=== Work instructions ===
Answer with a single number: the count of lines that hold "Continue".

=== Material ===
+-------+

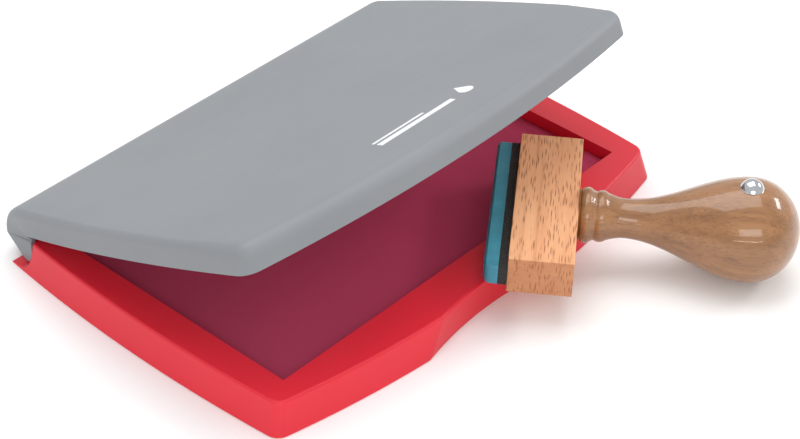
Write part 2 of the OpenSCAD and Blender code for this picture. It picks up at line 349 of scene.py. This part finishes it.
def build_lug(side):
    front, foot = RIM_REAR_Y - 0.5, LIP_H - 0.2
    section = [(front, foot), (HINGE_Y, foot), (HINGE_Y, HINGE_Z - LUG_R)]
    section += arc((HINGE_Y, HINGE_Z), LUG_R, -math.pi / 2, math.pi / 2, 16)[1:]
    section += [(front, HINGE_Z + LUG_R)]
    return prism_x("lug", section, side * LUG_X0, side * LUG_X1)


def build_ink_cloth():
    """Cover stretched over the felt: flat on top, rolled over its edges, very slightly crowned."""
    low, high = COVER_LOW, COVER_HIGH
    cols, rows, roll = 72, 48, 0.8
    xs = np.linspace(low.x, high.x, cols + 1)
    ys = np.linspace(low.y, high.y, rows + 1)

    def ease(d):
        return 1 - (1 - min(d / roll, 1.0)) ** 3

    def top(x, y):
        dx, dy = min(x - low.x, high.x - x), min(y - low.y, high.y - y)
        crown = 0.2 * ease(dx / 6) * ease(dy / 6)
        return high.z - 0.2 + crown - 0.25 * (1 - ease(dx) * ease(dy))

    rng = np.random.default_rng(4)
    verts = [(x, y, top(x, y) + rng.normal(0, 0.006)) for y in ys for x in xs]
    line = cols + 1
    faces = [
        (j * line + i, j * line + i + 1, (j + 1) * line + i + 1, (j + 1) * line + i)
        for j in range(rows) for i in range(cols)
    ]
    rim = list(range(line))
    rim += [j * line + cols for j in range(1, rows + 1)]
    rim += [rows * line + i for i in range(cols - 1, -1, -1)]
    rim += [j * line for j in range(rows - 1, 0, -1)]
    base = len(verts)
    verts += [(verts[k][0], verts[k][1], CARRIER_TOP + 0.02) for k in rim]
    n = len(rim)
    faces += [(rim[i], base + i, base + (i + 1) % n, rim[(i + 1) % n]) for i in range(n)]
    cloth = new_object("ink_cloth", verts, faces)
    face_outwards(cloth)
    smooth(cloth, 60, weighted=False)
    return cloth


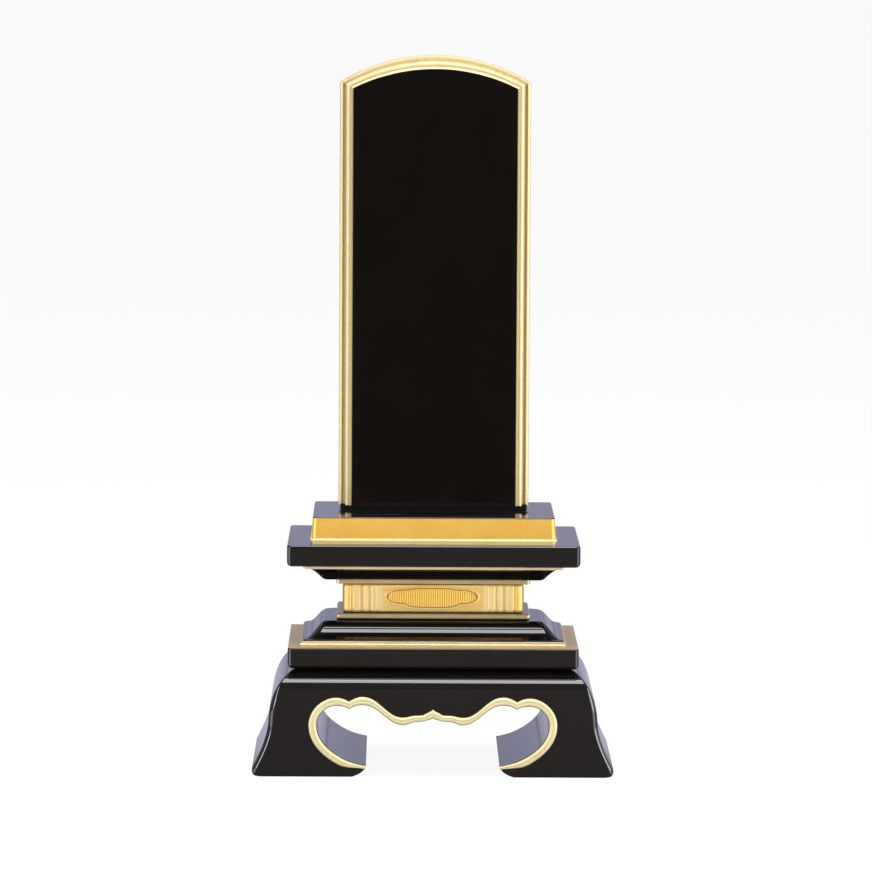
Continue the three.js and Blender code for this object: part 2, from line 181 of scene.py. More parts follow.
# Gold leaf: satin, with a fine grain and soft changes of tone, and painted shade that darkens it towards a
# dark colour in coves, grooves and recesses
giltGrain = {
    "cloud": (140, 3), "grain": (900, 2), "toneShare": 0.4, "roughShare": 0.5, "spread": (0.3, 0.7),
    "bump": (0.06, 0.00001),
}
# In each look, deep and pale give the leaf's tone; the third colour, where there is one, is its painted shade
giltLooks = {
    "borderGold": {
        "deep": (0.80, 0.69, 0.39, 1), "pale": (0.85, 0.75, 0.45, 1), "paintedShade": (0.42, 0.29, 0.085, 1),
        "metal": 0.2, "roughness": (0.48, 0.54),
    },
    "beadGold": {
        "deep": (0.73, 0.64, 0.33, 1), "pale": (0.79, 0.71, 0.39, 1), "paintedShade": (0.34, 0.26, 0.08, 1),
        "metal": 0.2, "roughness": (0.50, 0.56),
    },
    "carvedGold": {
        "deep": (0.88, 0.66, 0.27, 1), "pale": (0.93, 0.72, 0.32, 1), "paintedShade": (0.30, 0.18, 0.03, 1),
        "metal": 0.25, "roughness": (0.46, 0.52),
    },
    "fieldGold": {
        "deep": (0.86, 0.55, 0.14, 1), "pale": (0.92, 0.61, 0.18, 1), "paintedShade": (0.20, 0.11, 0.02, 1),
        "metal": 0.3, "roughness": (0.42, 0.48),
    },
    # The ribs' look paints shade into the valleys between the ribs
    "ribGold": {  # its valleys: the ribs' pitch and the middle of one rib in metres, and how they fade
        "deep": (0.82, 0.52, 0.08, 1), "pale": (0.88, 0.58, 0.11, 1), "paintedShade": (0.46, 0.27, 0.03, 1),
        "metal": 0.4, "roughness": (0.40, 0.46), "valleys": (0.0006, -0.0003), "valleyShadeFade": (0.25, 0.45),
    },
    "plinthGold": {
        "deep": (0.85, 0.49, 0.075, 1), "pale": (0.90, 0.55, 0.10, 1),
        "metal": 0.5, "roughness": (0.40, 0.46),
    },
    # A darker, greyer copy of the leaf, as painted shade: for the gilt bevels and neck fillets, which lie
    # under the tiers above
    "shadedStripGold": {
        "deep": (0.62, 0.48, 0.24, 1), "pale": (0.67, 0.53, 0.30, 1),
        "metal": 0.8, "roughness": (0.44, 0.50),
    },
}


# How much painted shade darkens the leaf: the amount stored with the mesh, or for the ribs their valleys
def paintedShadeMask(tree, place, look):
    if "valleys" not in look:
        return tree.add("ShaderNodeAttribute", {"attribute_name": "paintedShade"}, output="Fac")
    pitch, middle = look["valleys"]
    within = ((tree.axis("X", place) - middle) / pitch + 0.5).math("FRACT")
    return tree.between((within - 0.5).math("ABSOLUTE"), *look["valleyShadeFade"])


def giltMaterial(name, look, grains):
    material, tree, place = newMaterial(name)
    cloud, grain = tree.noise(place, *grains["cloud"]), tree.noise(place, *grains["grain"])
    tone, rough = (cloud * (1 - grains[key]) + grain * grains[key] for key in ("toneShare", "roughShare"))
    colour = tree.blend(tree.between(tone, *grains["spread"]), look["deep"], look["pale"])
    if "paintedShade" in look:
        colour = tree.blend(paintedShadeMask(tree, place, look), colour, look["paintedShade"])
    roughness = tree.between(rough, *grains["spread"], *look["roughness"])
    bump = tree.bump(grain, *grains["bump"])
    finishMaterial(tree, {
        "Base Color": colour, "Metallic": look["metal"], "Roughness": roughness, "Normal": bump,
    })
    return material


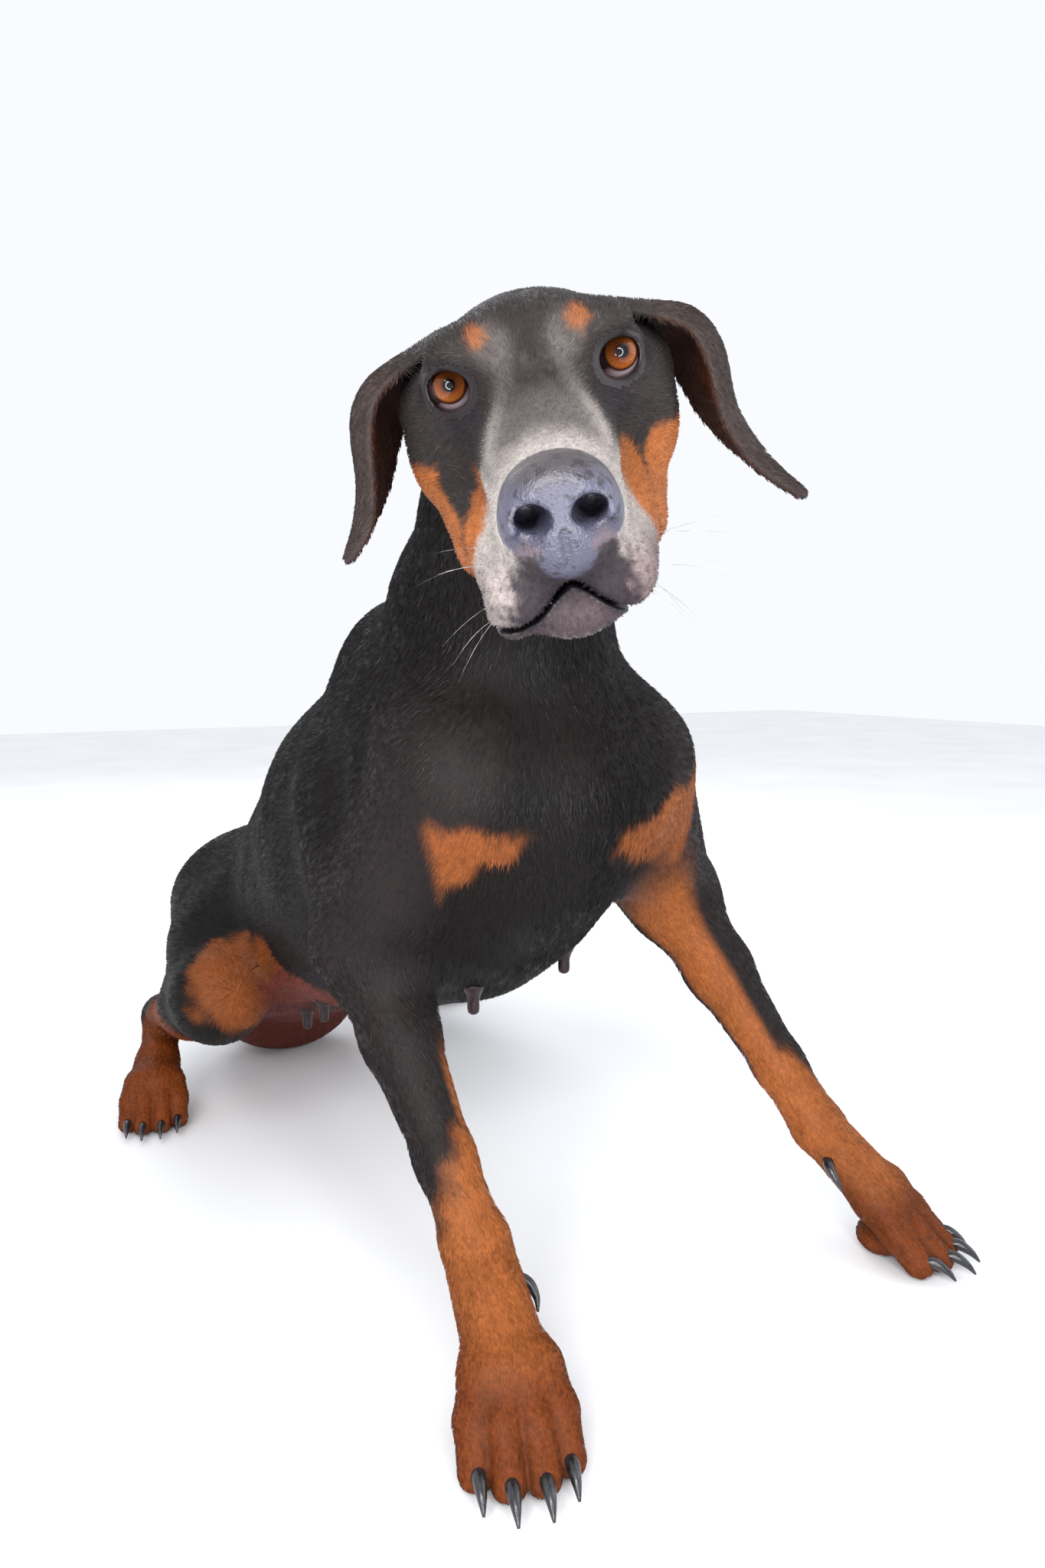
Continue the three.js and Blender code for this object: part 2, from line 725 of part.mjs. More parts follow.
const box = (low, high) => (grow) => block(sub(low, [grow, grow, grow]), add(high, [grow, grow, grow]));

// A box in head points: forward, up, left.
const headBox = ([f0, u0, l0], [f1, u1, l1]) => (grow) =>
  block([f0 - grow, l0 - grow, u0 - grow], [f1 + grow, l1 + grow, u1 + grow], HEAD_FRAME);

const earRegion = (side) => (grow) => {
  const flapAt = side > 0 ? [76, 150] : [-150, -76];
  const rootAt = side > 0 ? [60, 150] : [-150, -60];
  const flap = headBox([-110, -110, flapAt[0]], [0, -6, flapAt[1]])(grow);
  const root = headBox([-110, -6, rootAt[0]], [0, 60, rootAt[1]])(grow);
  return flap.add(root);
};

const around = (middle, half) => [sub(middle, half), add(middle, half)];

// How finely each form is sampled, and how many faces it keeps.
const DETAIL = {
  nose: { cell: 2.6, faces: 560 },
  ear: { cell: 3, faces: 500 },
  head: { cell: 3.4, faces: 3500 },
  neck: { cell: 9, faces: 420 },
  fore_paw: { cell: 3.6, faces: 640 },
  forearm: { cell: 7, faces: 300 },
  upper_foreleg: { cell: 10, faces: 300 },
  hind_paw: { cell: 3.6, faces: 600 },
  shank: { cell: 7, faces: 320 },
  thigh: { cell: 10, faces: 300 },
  tail: { cell: 5.5, faces: 260 },
  torso: { cell: 11, faces: 2000 },
};
const WINDOW_MARGIN = 20;
const TRUNK_WINDOW = [[-230, -260, -14], [240, 530, 560]];
const TAIL_WINDOW = [[-100, 480, -12], [40, 800, 70]];
const PAW_WINDOW_HEIGHT = 48;
const PAW_REACH = 220;

const wider = ([low, high]) => {
  const margin = [WINDOW_MARGIN, WINDOW_MARGIN, WINDOW_MARGIN];
  return [sub(low, margin), add(high, margin)];
};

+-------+

=== Answer to the task ===
2